Throughout the durations of the songs of the Moody Blues, there is the obvious pattern of “mood” swings in the music. It is the music which creates the mood of the songs, whose meanings are further intensified by the addition of words that “fit” the music. Most of the songs the Moody Blues produce start with music that is smooth, usually orchestral music, which creates a relaxed, content feeling. Then the music shifts to a faster tempo, and it is more aggresive, with the drums and electric guitars, creating a somewhat confused and tense feeling; then the music shifts again to contentedness.
One such song with this pattern contains the words, “Look out of my window, see the world passing by.” The music which is with these words is peaceful, until the congeries starting with “desolation,” where the music speeds up.

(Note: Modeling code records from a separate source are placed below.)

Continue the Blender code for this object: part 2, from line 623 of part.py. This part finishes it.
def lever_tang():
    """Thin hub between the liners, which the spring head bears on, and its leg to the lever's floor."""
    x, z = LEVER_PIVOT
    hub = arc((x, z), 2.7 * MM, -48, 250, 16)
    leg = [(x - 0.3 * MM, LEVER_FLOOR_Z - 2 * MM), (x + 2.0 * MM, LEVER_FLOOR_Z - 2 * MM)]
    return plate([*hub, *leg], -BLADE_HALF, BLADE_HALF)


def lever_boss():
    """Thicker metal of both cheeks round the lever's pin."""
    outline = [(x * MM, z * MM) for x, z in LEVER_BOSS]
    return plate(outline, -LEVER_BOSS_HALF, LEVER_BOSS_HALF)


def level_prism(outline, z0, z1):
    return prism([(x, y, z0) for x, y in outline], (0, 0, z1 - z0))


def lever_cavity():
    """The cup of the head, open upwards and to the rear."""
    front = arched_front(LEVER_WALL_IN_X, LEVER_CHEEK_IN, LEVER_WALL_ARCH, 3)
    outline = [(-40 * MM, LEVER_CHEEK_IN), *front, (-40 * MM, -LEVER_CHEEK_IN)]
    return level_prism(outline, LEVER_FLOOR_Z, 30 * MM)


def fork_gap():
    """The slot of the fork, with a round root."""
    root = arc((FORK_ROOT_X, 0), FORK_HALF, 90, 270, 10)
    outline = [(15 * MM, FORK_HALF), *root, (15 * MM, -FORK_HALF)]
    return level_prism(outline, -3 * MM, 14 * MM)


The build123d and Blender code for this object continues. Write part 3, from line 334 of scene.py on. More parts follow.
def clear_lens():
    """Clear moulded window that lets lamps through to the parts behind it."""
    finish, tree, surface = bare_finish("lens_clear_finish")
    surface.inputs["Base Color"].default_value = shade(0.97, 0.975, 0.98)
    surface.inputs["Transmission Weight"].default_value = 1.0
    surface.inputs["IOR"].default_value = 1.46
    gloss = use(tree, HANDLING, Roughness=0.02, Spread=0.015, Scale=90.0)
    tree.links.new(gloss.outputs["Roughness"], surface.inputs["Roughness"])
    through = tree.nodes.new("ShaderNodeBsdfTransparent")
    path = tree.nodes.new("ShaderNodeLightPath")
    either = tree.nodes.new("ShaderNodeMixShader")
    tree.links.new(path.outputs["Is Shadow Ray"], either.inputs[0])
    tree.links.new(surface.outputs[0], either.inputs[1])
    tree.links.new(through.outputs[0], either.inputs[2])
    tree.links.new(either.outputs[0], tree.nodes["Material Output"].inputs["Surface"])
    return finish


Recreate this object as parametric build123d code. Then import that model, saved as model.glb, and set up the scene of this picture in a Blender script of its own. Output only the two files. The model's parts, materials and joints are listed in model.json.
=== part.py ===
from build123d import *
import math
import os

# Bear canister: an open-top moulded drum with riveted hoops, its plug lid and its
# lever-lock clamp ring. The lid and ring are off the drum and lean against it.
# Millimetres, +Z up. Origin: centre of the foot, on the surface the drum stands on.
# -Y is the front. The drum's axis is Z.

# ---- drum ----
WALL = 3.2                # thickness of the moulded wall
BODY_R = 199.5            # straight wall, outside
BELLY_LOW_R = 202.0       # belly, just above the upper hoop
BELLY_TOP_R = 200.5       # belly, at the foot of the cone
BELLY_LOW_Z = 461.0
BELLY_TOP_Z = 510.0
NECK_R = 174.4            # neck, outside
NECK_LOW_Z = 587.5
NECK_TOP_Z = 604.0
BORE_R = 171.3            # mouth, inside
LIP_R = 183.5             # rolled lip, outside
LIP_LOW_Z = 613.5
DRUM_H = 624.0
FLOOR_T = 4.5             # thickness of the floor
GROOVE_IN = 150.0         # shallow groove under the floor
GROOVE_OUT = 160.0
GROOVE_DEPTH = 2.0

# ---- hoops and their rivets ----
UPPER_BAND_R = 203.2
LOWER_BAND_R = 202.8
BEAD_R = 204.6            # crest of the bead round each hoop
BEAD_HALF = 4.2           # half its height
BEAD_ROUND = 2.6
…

Until then we are only “looking out of our windows.” The music is fast through the list of ideas which we experience, of which, “confusion” is a part. This implies that we have stepped out of our windows and are experiencing the world. The list ends in a “solution,” which brings us back to the slower, smoother music, which recreates a feeling of peace. The three to four minutes this song lasts, the song itself, is analogous to life: for time passes as the song is being sung, and the mood of the song changes as time passes, just our moods change with the passing of time. The words and music follow a pattern from slow/content to fast/confused to slow/content. And since the song follows a pattern, it could be sung in a continuous round, just as our lives, events in our lives, tend to repeat themselves. This song, like many other songs by the Moody Blues, is not only about life. The song has a life of its own: it changes moods in its duration. It appears short in length, but since it is patternous it can go on forever. No matter how differently each of us lives, each of us is living a pattern. We are here, in this world, living life, asking questions, seeking answers, changing our moods, letting time pass.